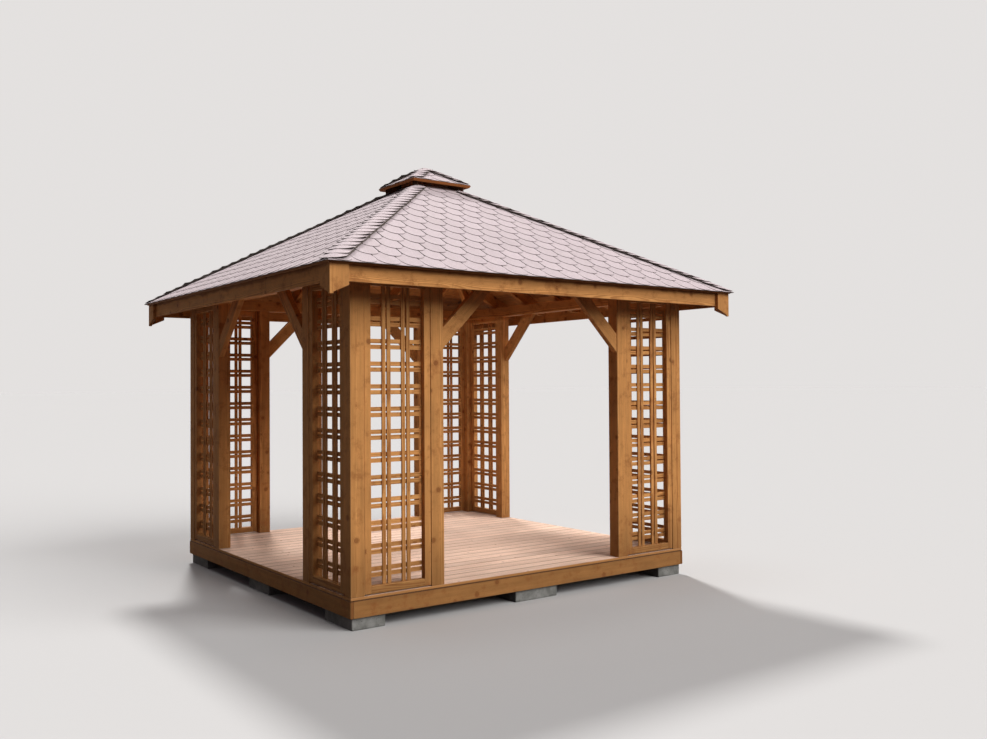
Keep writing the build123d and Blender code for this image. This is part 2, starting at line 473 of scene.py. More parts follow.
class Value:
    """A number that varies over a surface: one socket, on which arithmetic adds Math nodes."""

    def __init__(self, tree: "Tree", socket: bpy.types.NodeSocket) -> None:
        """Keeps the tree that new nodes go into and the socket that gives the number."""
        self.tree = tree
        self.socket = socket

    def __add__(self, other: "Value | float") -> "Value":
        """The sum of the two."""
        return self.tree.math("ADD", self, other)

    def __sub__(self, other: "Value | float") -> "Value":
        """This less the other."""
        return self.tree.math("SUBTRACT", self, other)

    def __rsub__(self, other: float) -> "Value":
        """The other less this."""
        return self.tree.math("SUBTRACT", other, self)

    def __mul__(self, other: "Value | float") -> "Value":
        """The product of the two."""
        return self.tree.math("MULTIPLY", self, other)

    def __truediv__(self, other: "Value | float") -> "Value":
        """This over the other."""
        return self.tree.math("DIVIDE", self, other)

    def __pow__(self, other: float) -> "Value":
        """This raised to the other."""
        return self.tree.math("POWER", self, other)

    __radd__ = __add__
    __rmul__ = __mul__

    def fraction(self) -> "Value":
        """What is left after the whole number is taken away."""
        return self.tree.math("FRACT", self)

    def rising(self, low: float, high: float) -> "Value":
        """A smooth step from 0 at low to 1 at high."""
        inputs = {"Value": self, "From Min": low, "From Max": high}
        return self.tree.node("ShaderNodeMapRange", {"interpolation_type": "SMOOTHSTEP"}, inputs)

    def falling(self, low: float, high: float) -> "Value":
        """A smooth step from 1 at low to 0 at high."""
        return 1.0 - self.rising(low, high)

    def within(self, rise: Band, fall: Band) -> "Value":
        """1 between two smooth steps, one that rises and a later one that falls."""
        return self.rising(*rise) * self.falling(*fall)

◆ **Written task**
Output all of the material, please, exactly as it stands.

◆ **Final result**
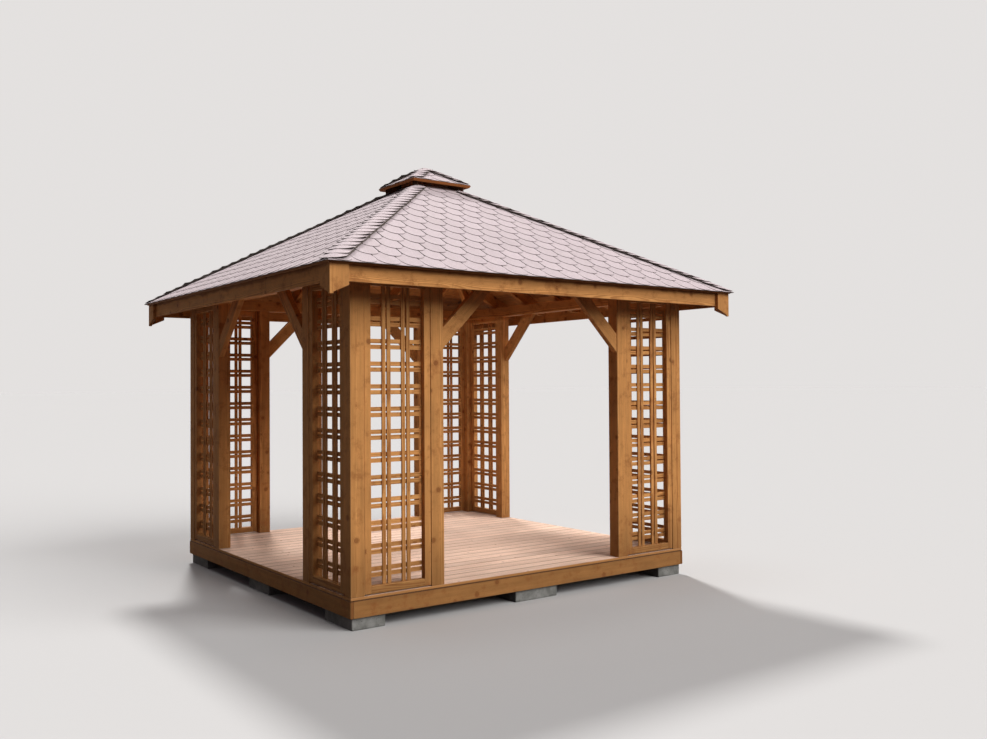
Keep writing the build123d and Blender code for this image. This is part 2, starting at line 473 of scene.py. More parts follow.
class Value:
    """A number that varies over a surface: one socket, on which arithmetic adds Math nodes."""

    def __init__(self, tree: "Tree", socket: bpy.types.NodeSocket) -> None:
        """Keeps the tree that new nodes go into and the socket that gives the number."""
        self.tree = tree
        self.socket = socket

    def __add__(self, other: "Value | float") -> "Value":
        """The sum of the two."""
        return self.tree.math("ADD", self, other)

    def __sub__(self, other: "Value | float") -> "Value":
        """This less the other."""
        return self.tree.math("SUBTRACT", self, other)

    def __rsub__(self, other: float) -> "Value":
        """The other less this."""
        return self.tree.math("SUBTRACT", other, self)

    def __mul__(self, other: "Value | float") -> "Value":
        """The product of the two."""
        return self.tree.math("MULTIPLY", self, other)

    def __truediv__(self, other: "Value | float") -> "Value":
        """This over the other."""
        return self.tree.math("DIVIDE", self, other)

    def __pow__(self, other: float) -> "Value":
        """This raised to the other."""
        return self.tree.math("POWER", self, other)

    __radd__ = __add__
    __rmul__ = __mul__

    def fraction(self) -> "Value":
        """What is left after the whole number is taken away."""
        return self.tree.math("FRACT", self)

    def rising(self, low: float, high: float) -> "Value":
        """A smooth step from 0 at low to 1 at high."""
        inputs = {"Value": self, "From Min": low, "From Max": high}
        return self.tree.node("ShaderNodeMapRange", {"interpolation_type": "SMOOTHSTEP"}, inputs)

    def falling(self, low: float, high: float) -> "Value":
        """A smooth step from 1 at low to 0 at high."""
        return 1.0 - self.rising(low, high)

    def within(self, rise: Band, fall: Band) -> "Value":
        """1 between two smooth steps, one that rises and a later one that falls."""
        return self.rising(*rise) * self.falling(*fall)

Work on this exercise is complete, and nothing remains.